Lavas present a general resemblance to the slags and clinkers which are formed in our furnaces and brick-kilns, and consist, like them, of various stony substances which have been more or less perfectly fused. When we come to study the chemical composition and the microscopical structure of lavas, however, we shall find that there are many respects in which they differ entirely from these artificial products.

Let us first consider the facts which are taught us concerning the nature and origin of lavas, by a chemical analysis of them.

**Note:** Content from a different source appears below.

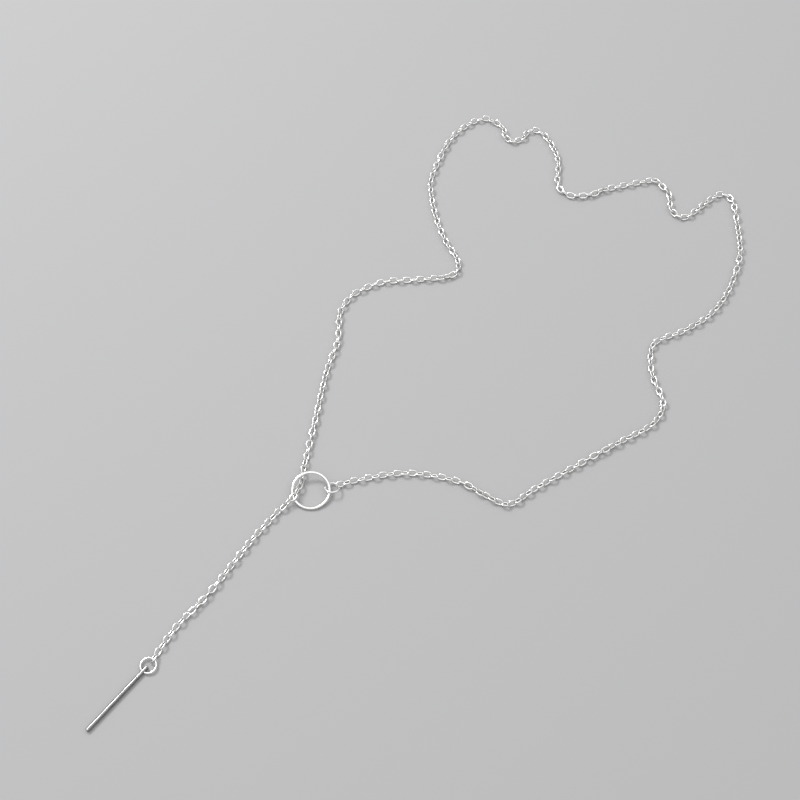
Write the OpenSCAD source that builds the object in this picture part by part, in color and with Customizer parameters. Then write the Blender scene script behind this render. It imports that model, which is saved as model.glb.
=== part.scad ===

CHEMICAL COMPOSITION OF LAVAS.

Of the sixty-five or seventy chemical elements, only a very small number occur at all commonly in lavas. Eight elements, indeed, make up the great mass of all lavas—these are oxygen, silicon, aluminium, magnesium, calcium, iron, sodium, and potassium. But even these eight elements are present in very unequal proportions. Oxygen makes up nearly one-half the weight of all lavas. Almost all the other elements found in lavas exist in combination with oxygen, so that lavas consist entirely of what chemists call 'oxides.' This is a most remarkable circumstance, which, as we shall presently see, is of great significance. The metalloid silicon makes up about one-fourth of the weight of most lavas, and the metal aluminium about one-tenth. The other five elements vary greatly in their relative proportions in different lavas.

In all lavas the substance which forms the greatest part of the mass is the compound of oxygen and silicon, known as silica or silicic acid. In its pure form, this substance is familiar to us as quartz, or rock-crystal and flint. Silica is present in all lavas in proportions which vary from one-half to four-fifths of the whole mass. Now, this substance, silica, has the property of forming more complex compounds by uniting with the other oxides present in lavas—namely, the oxides of aluminium, magnesium, calcium, iron, potassium, and sodium. Silica is called by chemists an acid, the other oxides in lavas are termed bases, and the compounds of silica with the bases are known as silicates. Hence we see that lavas are composed of a number of different silicates—the silicates of aluminium, magnesium, calcium, iron, potassium, and sodium.